## Goal
Verbatim output of all the material below is required.

## Exercise materials

>>>>>

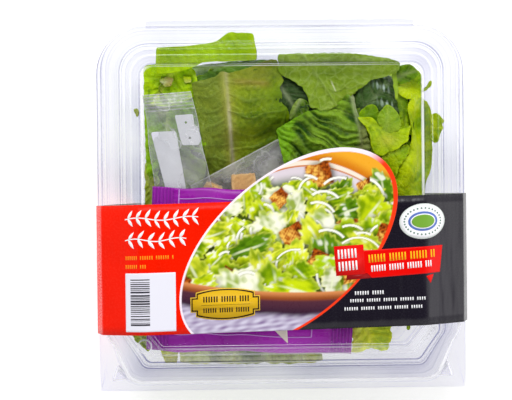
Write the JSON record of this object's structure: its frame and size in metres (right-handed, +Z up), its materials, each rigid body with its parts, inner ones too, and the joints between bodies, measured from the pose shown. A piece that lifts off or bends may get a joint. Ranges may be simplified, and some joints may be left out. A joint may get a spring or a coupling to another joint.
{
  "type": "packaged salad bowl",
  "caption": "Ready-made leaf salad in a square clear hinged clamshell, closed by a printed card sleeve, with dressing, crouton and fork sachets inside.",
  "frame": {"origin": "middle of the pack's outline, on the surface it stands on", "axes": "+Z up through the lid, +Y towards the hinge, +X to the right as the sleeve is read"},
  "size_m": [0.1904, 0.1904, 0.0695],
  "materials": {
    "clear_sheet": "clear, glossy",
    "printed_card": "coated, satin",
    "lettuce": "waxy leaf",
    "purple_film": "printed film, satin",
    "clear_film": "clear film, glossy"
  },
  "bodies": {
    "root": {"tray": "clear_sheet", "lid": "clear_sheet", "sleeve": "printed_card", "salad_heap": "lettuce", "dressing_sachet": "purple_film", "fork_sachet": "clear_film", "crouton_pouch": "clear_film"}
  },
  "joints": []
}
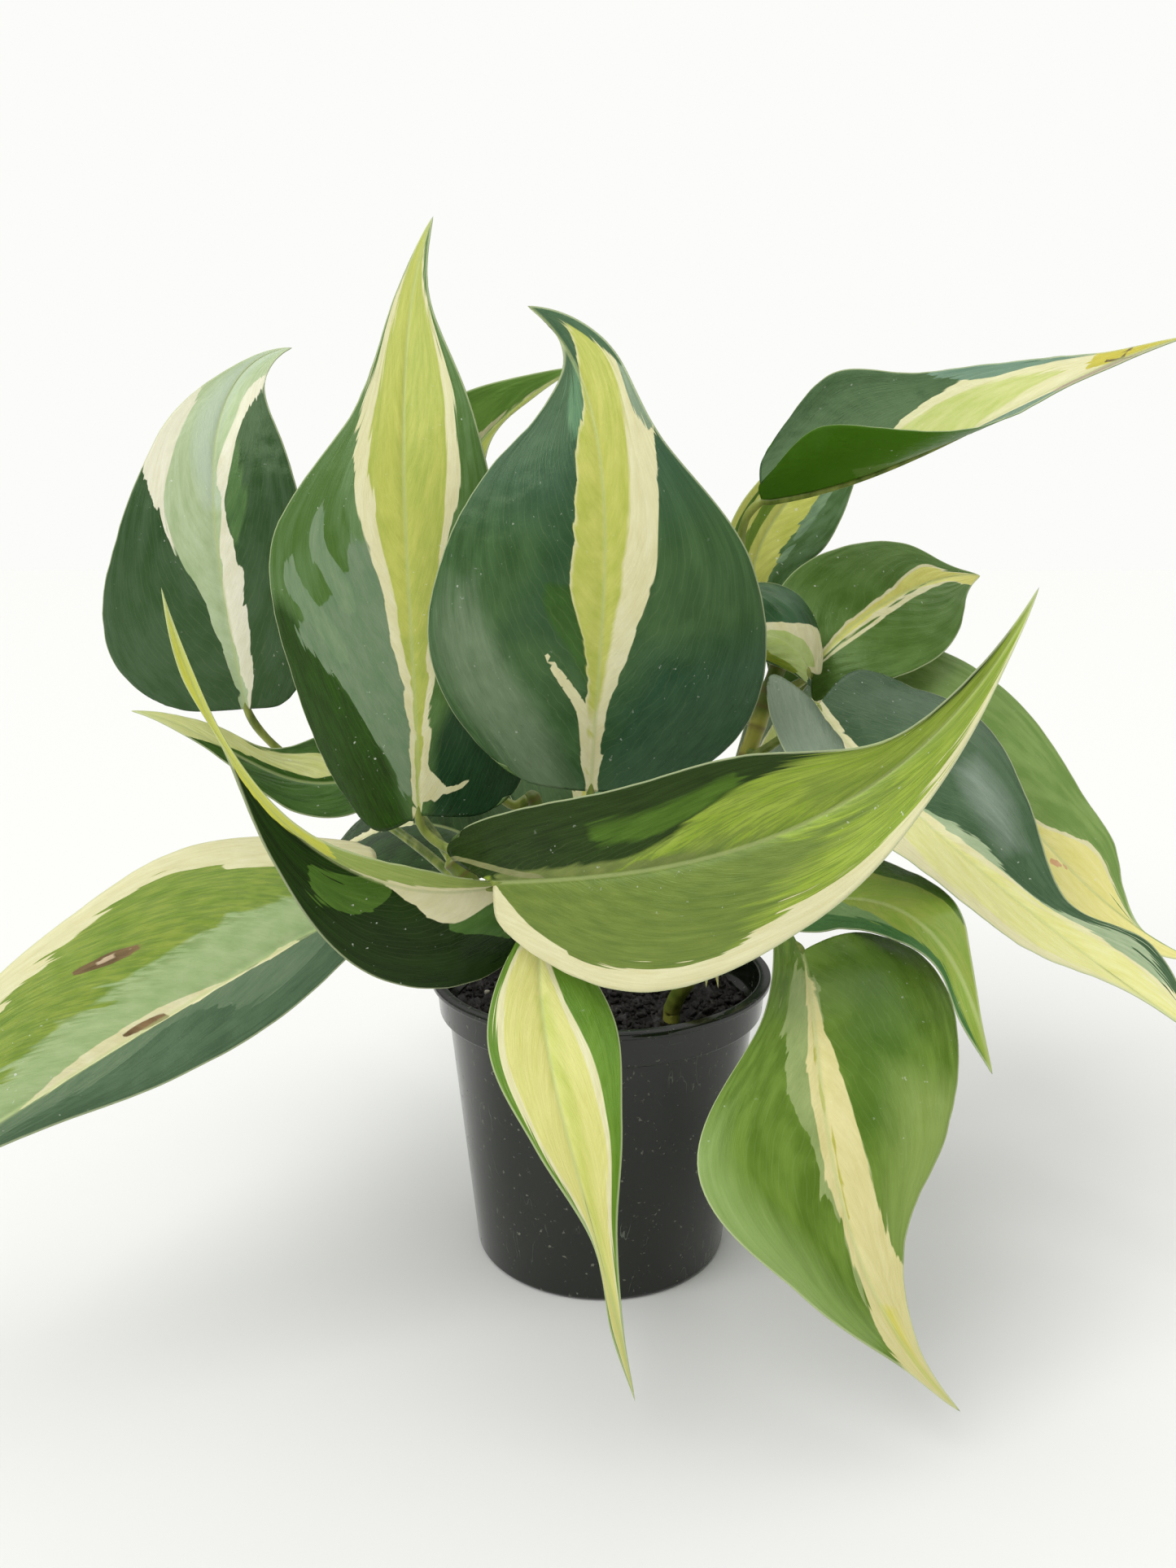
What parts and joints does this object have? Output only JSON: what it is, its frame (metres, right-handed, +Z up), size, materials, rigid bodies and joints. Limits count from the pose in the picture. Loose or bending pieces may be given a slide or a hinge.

<<<<<

## Worked solution
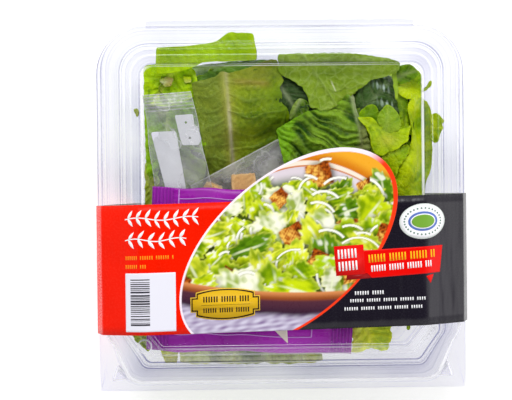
Write the JSON record of this object's structure: its frame and size in metres (right-handed, +Z up), its materials, each rigid body with its parts, inner ones too, and the joints between bodies, measured from the pose shown. A piece that lifts off or bends may get a joint. Ranges may be simplified, and some joints may be left out. A joint may get a spring or a coupling to another joint.
{
  "type": "packaged salad bowl",
  "caption": "Ready-made leaf salad in a square clear hinged clamshell, closed by a printed card sleeve, with dressing, crouton and fork sachets inside.",
  "frame": {"origin": "middle of the pack's outline, on the surface it stands on", "axes": "+Z up through the lid, +Y towards the hinge, +X to the right as the sleeve is read"},
  "size_m": [0.1904, 0.1904, 0.0695],
  "materials": {
    "clear_sheet": "clear, glossy",
    "printed_card": "coated, satin",
    "lettuce": "waxy leaf",
    "purple_film": "printed film, satin",
    "clear_film": "clear film, glossy"
  },
  "bodies": {
    "root": {"tray": "clear_sheet", "lid": "clear_sheet", "sleeve": "printed_card", "salad_heap": "lettuce", "dressing_sachet": "purple_film", "fork_sachet": "clear_film", "crouton_pouch": "clear_film"}
  },
  "joints": []
}
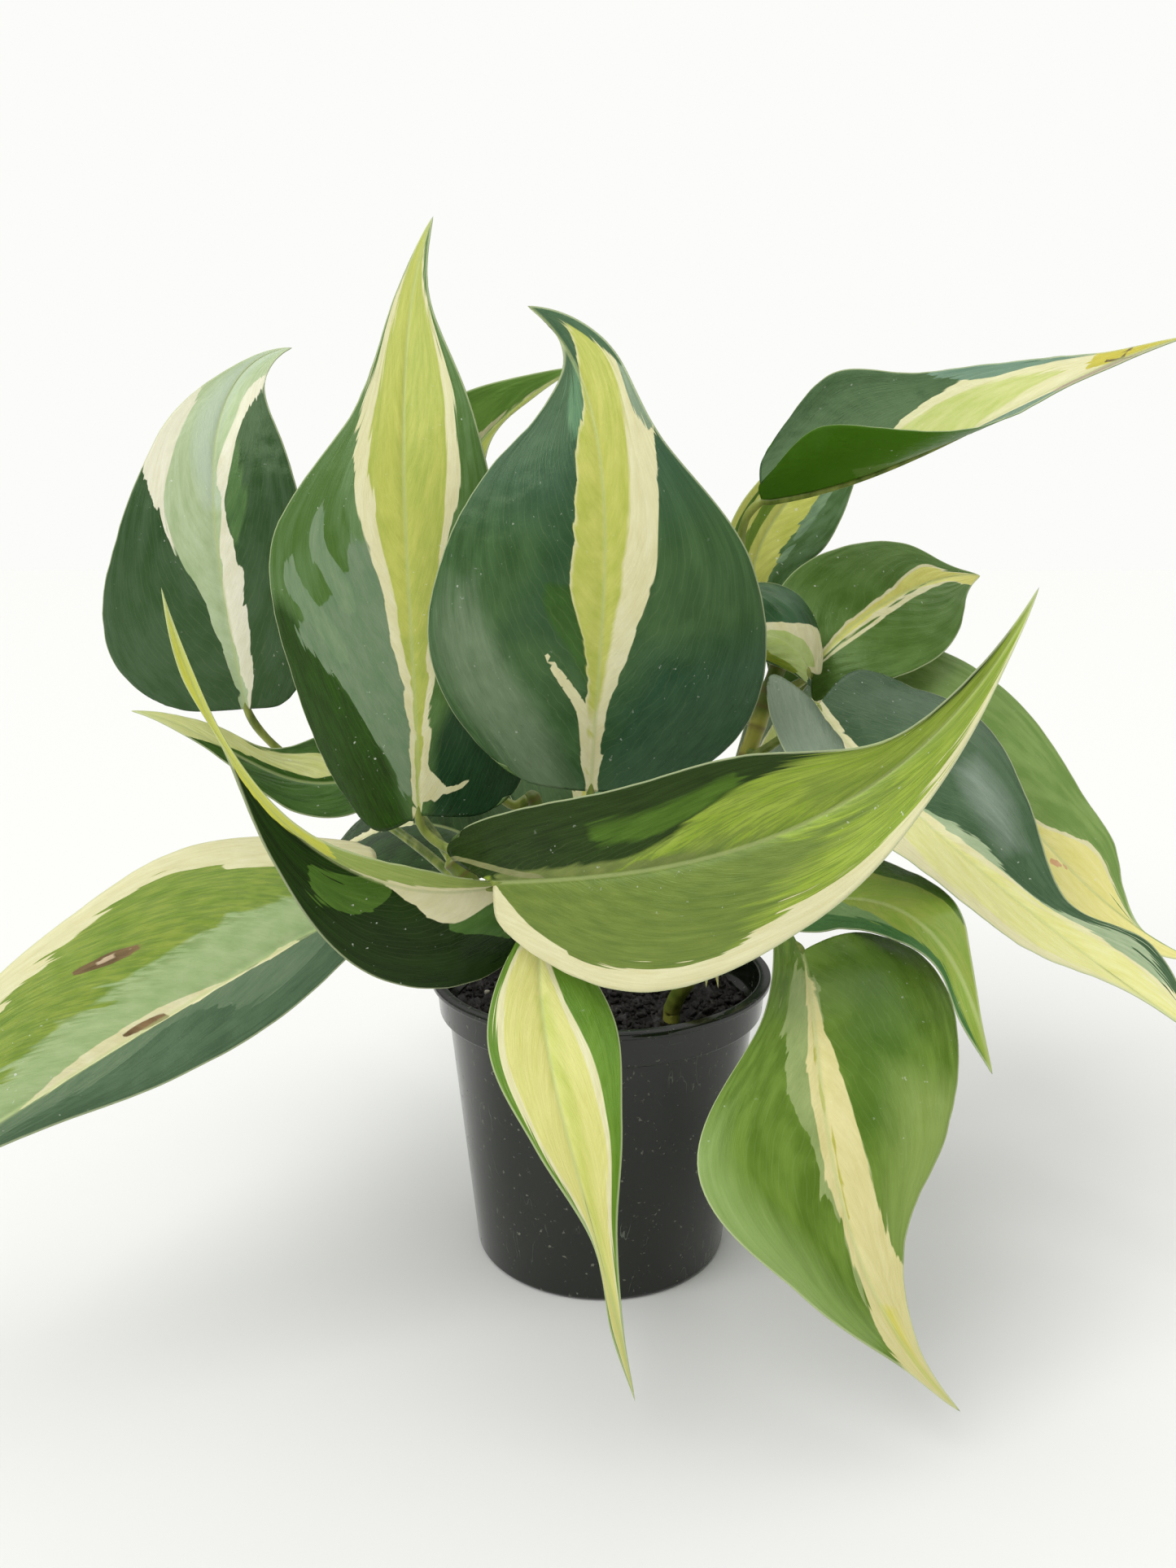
What parts and joints does this object have? Output only JSON: what it is, its frame (metres, right-handed, +Z up), size, materials, rigid bodies and joints. Limits count from the pose in the picture. Loose or bending pieces may be given a slide or a hinge.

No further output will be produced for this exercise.